[WHAT YOU NEED TO DO] Copy each line of the listing below exactly.

::: GIVEN MATERIAL :::

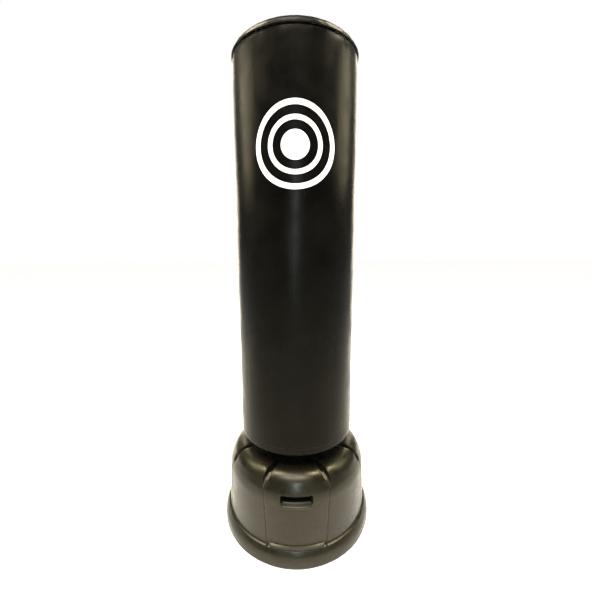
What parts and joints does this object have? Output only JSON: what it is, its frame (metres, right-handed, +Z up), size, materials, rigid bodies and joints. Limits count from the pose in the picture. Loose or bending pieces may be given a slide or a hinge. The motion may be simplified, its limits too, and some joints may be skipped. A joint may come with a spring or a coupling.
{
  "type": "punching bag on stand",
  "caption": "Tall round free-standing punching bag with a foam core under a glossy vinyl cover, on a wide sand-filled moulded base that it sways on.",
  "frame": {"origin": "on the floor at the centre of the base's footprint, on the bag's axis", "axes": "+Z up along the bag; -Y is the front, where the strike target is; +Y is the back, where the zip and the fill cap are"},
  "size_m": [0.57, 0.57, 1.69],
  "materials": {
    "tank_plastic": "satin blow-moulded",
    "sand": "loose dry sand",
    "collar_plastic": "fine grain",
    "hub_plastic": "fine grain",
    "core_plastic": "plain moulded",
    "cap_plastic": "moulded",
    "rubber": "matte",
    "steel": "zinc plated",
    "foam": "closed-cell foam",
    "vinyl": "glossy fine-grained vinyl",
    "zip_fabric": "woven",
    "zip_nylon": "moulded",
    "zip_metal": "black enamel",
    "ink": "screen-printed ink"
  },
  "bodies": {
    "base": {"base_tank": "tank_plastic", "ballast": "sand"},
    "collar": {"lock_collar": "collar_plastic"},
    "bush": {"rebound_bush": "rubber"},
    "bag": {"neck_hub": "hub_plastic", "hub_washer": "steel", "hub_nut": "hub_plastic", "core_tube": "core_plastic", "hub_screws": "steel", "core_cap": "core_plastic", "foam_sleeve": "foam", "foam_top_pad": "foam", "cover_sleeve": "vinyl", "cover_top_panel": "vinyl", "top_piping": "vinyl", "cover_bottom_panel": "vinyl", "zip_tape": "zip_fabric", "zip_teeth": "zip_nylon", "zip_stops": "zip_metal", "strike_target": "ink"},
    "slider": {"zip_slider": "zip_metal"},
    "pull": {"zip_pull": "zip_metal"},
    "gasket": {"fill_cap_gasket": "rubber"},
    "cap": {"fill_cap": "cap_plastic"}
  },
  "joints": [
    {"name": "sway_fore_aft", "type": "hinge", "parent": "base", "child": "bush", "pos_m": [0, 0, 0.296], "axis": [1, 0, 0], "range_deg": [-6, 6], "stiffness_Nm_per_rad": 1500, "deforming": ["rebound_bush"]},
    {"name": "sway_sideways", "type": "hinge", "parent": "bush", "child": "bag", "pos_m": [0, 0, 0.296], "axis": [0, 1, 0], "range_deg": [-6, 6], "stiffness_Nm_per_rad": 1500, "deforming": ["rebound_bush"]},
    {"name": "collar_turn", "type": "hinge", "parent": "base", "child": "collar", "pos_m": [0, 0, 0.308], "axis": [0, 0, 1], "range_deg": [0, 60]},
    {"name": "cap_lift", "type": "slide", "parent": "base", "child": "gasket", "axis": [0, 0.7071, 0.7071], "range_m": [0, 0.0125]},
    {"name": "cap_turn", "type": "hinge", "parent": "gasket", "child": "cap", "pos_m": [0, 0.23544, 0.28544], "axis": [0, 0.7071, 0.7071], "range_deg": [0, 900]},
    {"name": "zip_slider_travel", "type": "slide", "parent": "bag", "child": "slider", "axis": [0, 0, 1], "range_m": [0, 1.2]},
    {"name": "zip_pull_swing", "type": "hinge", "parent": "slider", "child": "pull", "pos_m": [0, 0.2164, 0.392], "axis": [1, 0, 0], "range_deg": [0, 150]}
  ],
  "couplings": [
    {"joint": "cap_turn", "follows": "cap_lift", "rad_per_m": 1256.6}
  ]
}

:::

[REPLY TO THE TASK]
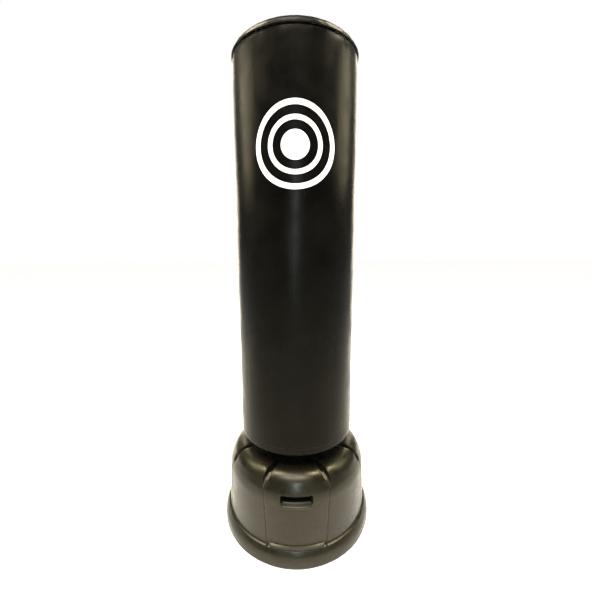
What parts and joints does this object have? Output only JSON: what it is, its frame (metres, right-handed, +Z up), size, materials, rigid bodies and joints. Limits count from the pose in the picture. Loose or bending pieces may be given a slide or a hinge. The motion may be simplified, its limits too, and some joints may be skipped. A joint may come with a spring or a coupling.
{
  "type": "punching bag on stand",
  "caption": "Tall round free-standing punching bag with a foam core under a glossy vinyl cover, on a wide sand-filled moulded base that it sways on.",
  "frame": {"origin": "on the floor at the centre of the base's footprint, on the bag's axis", "axes": "+Z up along the bag; -Y is the front, where the strike target is; +Y is the back, where the zip and the fill cap are"},
  "size_m": [0.57, 0.57, 1.69],
  "materials": {
    "tank_plastic": "satin blow-moulded",
    "sand": "loose dry sand",
    "collar_plastic": "fine grain",
    "hub_plastic": "fine grain",
    "core_plastic": "plain moulded",
    "cap_plastic": "moulded",
    "rubber": "matte",
    "steel": "zinc plated",
    "foam": "closed-cell foam",
    "vinyl": "glossy fine-grained vinyl",
    "zip_fabric": "woven",
    "zip_nylon": "moulded",
    "zip_metal": "black enamel",
    "ink": "screen-printed ink"
  },
  "bodies": {
    "base": {"base_tank": "tank_plastic", "ballast": "sand"},
    "collar": {"lock_collar": "collar_plastic"},
    "bush": {"rebound_bush": "rubber"},
    "bag": {"neck_hub": "hub_plastic", "hub_washer": "steel", "hub_nut": "hub_plastic", "core_tube": "core_plastic", "hub_screws": "steel", "core_cap": "core_plastic", "foam_sleeve": "foam", "foam_top_pad": "foam", "cover_sleeve": "vinyl", "cover_top_panel": "vinyl", "top_piping": "vinyl", "cover_bottom_panel": "vinyl", "zip_tape": "zip_fabric", "zip_teeth": "zip_nylon", "zip_stops": "zip_metal", "strike_target": "ink"},
    "slider": {"zip_slider": "zip_metal"},
    "pull": {"zip_pull": "zip_metal"},
    "gasket": {"fill_cap_gasket": "rubber"},
    "cap": {"fill_cap": "cap_plastic"}
  },
  "joints": [
    {"name": "sway_fore_aft", "type": "hinge", "parent": "base", "child": "bush", "pos_m": [0, 0, 0.296], "axis": [1, 0, 0], "range_deg": [-6, 6], "stiffness_Nm_per_rad": 1500, "deforming": ["rebound_bush"]},
    {"name": "sway_sideways", "type": "hinge", "parent": "bush", "child": "bag", "pos_m": [0, 0, 0.296], "axis": [0, 1, 0], "range_deg": [-6, 6], "stiffness_Nm_per_rad": 1500, "deforming": ["rebound_bush"]},
    {"name": "collar_turn", "type": "hinge", "parent": "base", "child": "collar", "pos_m": [0, 0, 0.308], "axis": [0, 0, 1], "range_deg": [0, 60]},
    {"name": "cap_lift", "type": "slide", "parent": "base", "child": "gasket", "axis": [0, 0.7071, 0.7071], "range_m": [0, 0.0125]},
    {"name": "cap_turn", "type": "hinge", "parent": "gasket", "child": "cap", "pos_m": [0, 0.23544, 0.28544], "axis": [0, 0.7071, 0.7071], "range_deg": [0, 900]},
    {"name": "zip_slider_travel", "type": "slide", "parent": "bag", "child": "slider", "axis": [0, 0, 1], "range_m": [0, 1.2]},
    {"name": "zip_pull_swing", "type": "hinge", "parent": "slider", "child": "pull", "pos_m": [0, 0.2164, 0.392], "axis": [1, 0, 0], "range_deg": [0, 150]}
  ],
  "couplings": [
    {"joint": "cap_turn", "follows": "cap_lift", "rad_per_m": 1256.6}
  ]
}